Soul Embraced stated on their Myspace that they would "continue with a new guitarist next year when we get ready to record the new record". After 10 years and three records, Soul Embraced left Solid State Records on amicable terms. Mythos was released on Rottweiler Records.

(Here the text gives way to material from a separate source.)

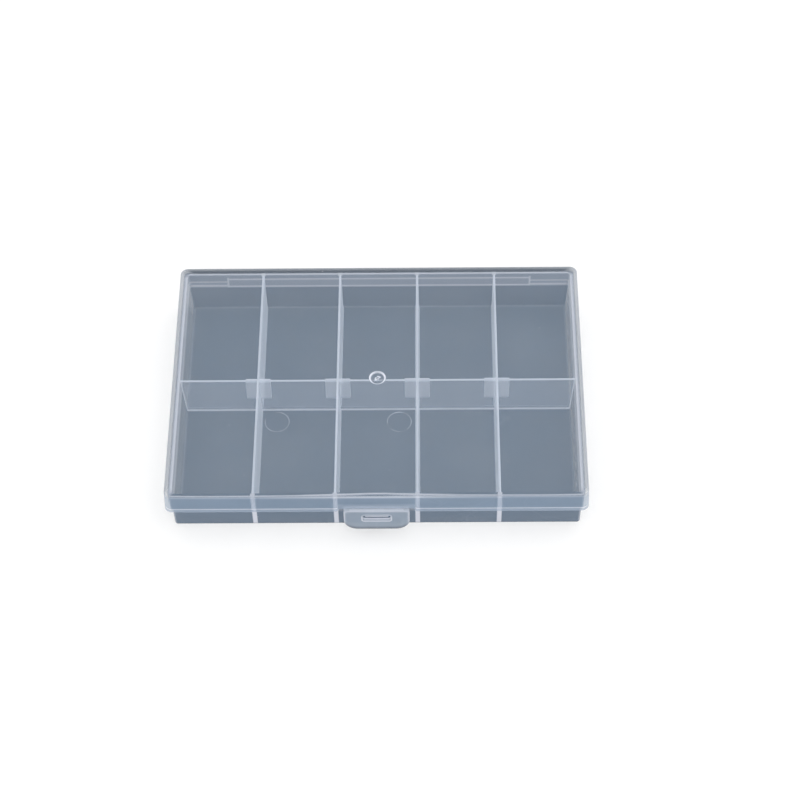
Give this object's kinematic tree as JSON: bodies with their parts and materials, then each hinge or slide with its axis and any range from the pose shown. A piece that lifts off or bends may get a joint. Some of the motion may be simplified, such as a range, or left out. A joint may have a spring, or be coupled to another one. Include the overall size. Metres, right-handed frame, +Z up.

In 2014, it was announced that former drummer, Lance Garvin, would rejoin with the new lineup of Rocky Gray (lead guitar), Chad Moore (vocals), Jon Dunn (bass), and Cody Smith (rhythm guitar). In 2017, the band stated that they had a new album coming up. The band was working on a new tour and announced that former bassist Jeff Bowie had Soul Embraced while also remaining with their labelmates Becoming Saints.

== Band members ==

Current members
| Name | Instrument | Years | Other groups |
|---|---|---|---|
| Chad Moore | lead vocals | 1999–present | Kill System, The Burning, Thy Pain |
| Cody Smith | rhythm guitar (2009, 2014—present), lead guitar (2009—present) | 2009—present | Abandon the Artifice |
| Jeff Bowie | bass | 2006–2012, 2017–present | Descended from Wolves, Mourningside, Becoming Saints, Creepy Carnival |
| Rocky Gray | lead guitar (1997–1998, 1999–2009, 2014–present), rhythm guitar (1997–1998, 1999–2006, 2014–present), bass (1997–1998, 1999–2006), drums (2009–2014), backing vocals (1999–present) | 1997–1998, 1999–present | Evanescence, Solus Deus, Kill System, Living Sacrifice, The Burning, Thy Pain |
| Lance Garvin | drums | 1999–2009, 2014–present | Living Sacrifice, Zao, Throwdown, Kill System |

Former members
| Name | Instrument | Years | Other groups |
|---|---|---|---|
| Jack Wiese | rhythm guitar | 2006–2007 | Mourningside, the.5th.element, Machina, BrookRoyal, ThePour |
| Devin Castle | rhythm guitar, backing vocals | 2007–2009 | The Vail, Mourningside |
| David Sroczynski | drums | 1997–1998 | Shredded Corpse, Thy Pain |
| Charlie West | rhythm guitar, lead guitar | 1997–2001 |  |
| Ed Collins | rhythm guitar | 2010–2014 |  |
| Jon Dunn | bass | 2012–2017 | Jon Dunn Band, Woodswyck |

Touring musicians
| Name | Instrument | Years | Other groups |
|---|---|---|---|
| Arthur Green | bass | 1999–2006 | Living Sacrifice, Eso-Charis, Elliot |
| John LeCompt | rhythm guitar, lead guitar | 2001–2006 | Evanescence, Kill System, Mindrage, Machina |

Session musicians
| Name | Instrument | Years | Other groups |
|---|---|---|---|
| Jeremiah Scott | rhythm guitar | 2013 | The Showdown, Demon Hunter, Destroy Destroy Destroy |

- Timeline

== Discography ==
- EPs
- The Fleshless (1999)

- Studio albums

| Year | Title | Label |
| 2000 | For the Incomplete | Clenched Fist Records |
| 2002 | This Is My Blood | Solid State |
| 2003 | Immune |
| 2008 | Dead Alive |
| 2013 | Mythos | Rottweiler Records |

- Other songs
- "Truth Solution" originally performed by Living Sacrifice on their album, Reborn.